Unionized Clark County employees packed Tuesday’s commission meeting to show solidarity against an advisory report that calls for cuts to their ever-growing wages. … Commissioner Tom Collins … played to his audience, clad in yellow T-shirts, in declaring pay cuts off the table. “If they’re not worth what you’re paying them, then you should fire them,” Mr. Collins said. …

Personnel costs consume about two-thirds of the county’s $1.37 billion general fund. Commissioners can’t attack their growing revenue shortfall and weather this recession without reducing those costs. …

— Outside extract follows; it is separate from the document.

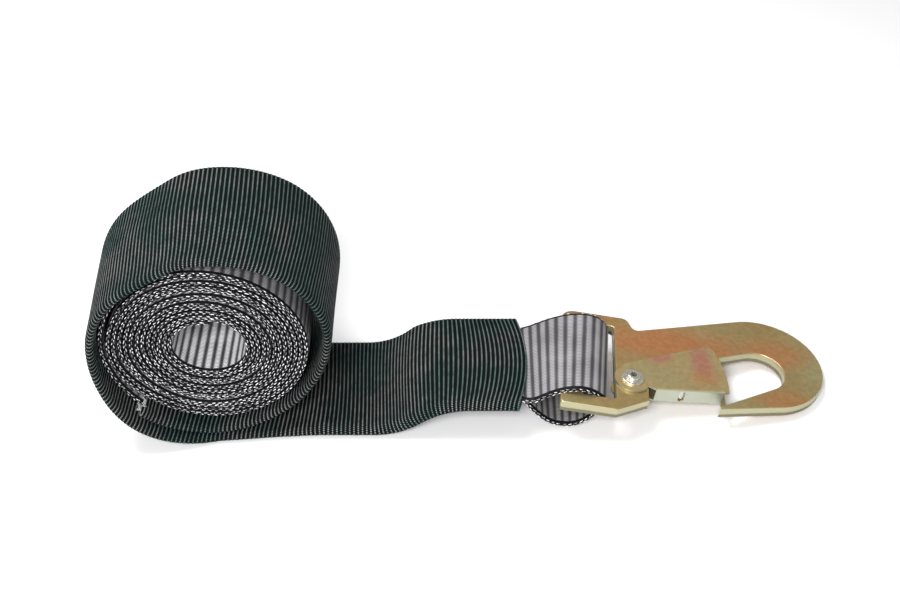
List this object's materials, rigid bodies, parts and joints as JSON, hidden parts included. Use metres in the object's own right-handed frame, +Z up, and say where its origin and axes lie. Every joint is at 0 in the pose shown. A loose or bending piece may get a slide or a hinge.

The idea that every county worker is “worth” an average of $90,000 in pay and benefits each year, especially in this economy, is folly. The county’s entire pay structure is set up to reward seniority, not performance. … The surest way to test Mr. Collins’ philosophy on “worth” is to reduce county employees’ salaries by 15 percent, across the board. How many of these workers would quit their jobs to hunt for work in the battered private sector, when remaining on the county payroll for another five or 10 years would allow them to become fully vested, retire early and collect a lucrative, taxpayer-funded pension for life?

Then, assuming any county employees quit, how many thousands of unemployed Nevadans would stand in line to apply for these positions and their reduced salaries? And what would that say about how much these county positions are “worth”?